Contando com sua influência política e a conivência (quando não cumplicidade) de órgãos de imprensa, eles conseguiram não só atrasar em décadas regulações no mercado do tabaco, como também prestaram seus serviços (ou desserviço) em outras áreas, como a indústria do CFC (quando confrontado com as evidências do dano na camada de ozônio), a indústria armamentista (em relação ao projeto “guerra nas estrelas”), culminando finalmente nos trabalhos de negação do desequilíbrio climático e, mais tarde, na influência do ser humano neste desequilíbrio.
Parece uma história de filme, ou uma trama saída da cabeça de um conspiracionista, mas todo o envolvimento de Bill Nierenberg, Fred Seitz e Fred Singer, na negação da ciência afim de defender interesses de determinados grupos nos últimos 50 anos, é muito bem referenciado em “Merchants of Doubt“, inclusive através de documentos oficiais da própria indústria tabagista, que descrevem em detalhes a estratégia de montar uma rede de institutos “científicos” afim de desacreditar a própria ciência. Das 355 páginas do livro, quase 70 são só de referências.

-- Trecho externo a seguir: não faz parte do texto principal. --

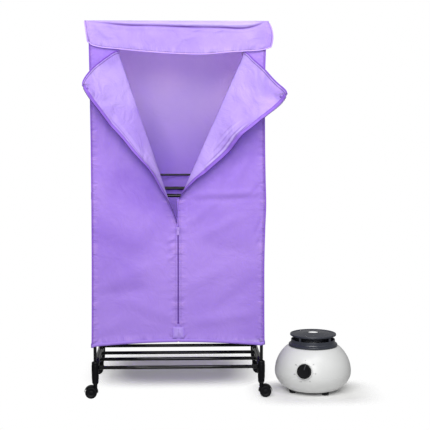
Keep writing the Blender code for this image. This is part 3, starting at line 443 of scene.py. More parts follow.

O livro, que surgiu após o documentário de mesmo nome, é um compilado do esforço destes 3 personagens principais (e mais alguns coadjuvantes) em negar evidências científicas afim de evitar ao máximo regulação governamental em determinadas áreas. Além do fator dinheiro (que seus institutos recebiam das empresas em forma de “doações para pesquisa”) , o principal motivador destes personagens, como citado no livro, e uma fé enorme no livre mercado, a ponto dela cega-los quanto às deficiências deste (“o impacto ambiental talvez seja a maior falha do livre mercado”).
E infelizmente o dano que eles causaram em meio século ainda está aí, e só ver a quantidade de pessoas que “não acreditam” no aquecimento global, mesmo ele sendo um fato e mesmo que a influência do homem nele seja consenso na academia.